From a user’s point of view, unchecked data collection means exposure to identity theft, financial fraud, profiling, or unwanted sharing of personal details.

Regulations like the DPDP Act aim to change that. The 2025 rules strengthen user rights, enforce breach notifications, emphasise consent, and bring fintechs, and all digital businesses, under a robust accountability regime.

For fintech firms, adopting such privacy practices is not just about compliance. It is about building trust. Over time, users will gravitate toward services that respect their privacy rather than exploit it.

What You Should Do as a User — A Short Checklist

When you sign up for or use a fintech service, ask yourself:

  • Did you get a clear privacy policy? Is it easy to read and understand?
  • Did the fintech clearly ask for consent to collect your data? Was it granular or all-or-nothing?
  • Are you able to review, correct, or delete your data?
  • Do they tell you where your data is stored — in India or abroad?
  • Do they mention third-party vendors and ask for consent before sharing your data?
  • Are there strong security measures described — encryption, MFA, audits?
  • Do they have a grievance-redressal mechanism or a Data Protection Officer?
  • Have they committed not to misuse or sell your data without explicit permission?
  • Do they agree to notify you in case of breaches or unauthorised exposure?

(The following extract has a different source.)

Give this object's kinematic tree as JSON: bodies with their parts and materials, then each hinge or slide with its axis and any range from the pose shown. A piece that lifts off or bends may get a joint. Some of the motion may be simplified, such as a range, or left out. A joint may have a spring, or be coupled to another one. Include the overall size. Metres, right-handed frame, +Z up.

If any answer is “no,” you should consider whether you really trust that fintech with your data.

The Bottom Line

Fintech gives you convenience, speed, and flexibility. But that comes with the cost of personal and financial data. If you want fintech to thrive sustainably, and not become a data-monetisation minefield, you must demand and defend your privacy rights.

Good fintechs will welcome your scrutiny. They will design their services around user trust. Poor ones will resist transparency and expose you — and yourself — to risk.

Be informed. Be selective. Know what data you hand over and whom you give it to. Your peace of mind and financial safety depend on it.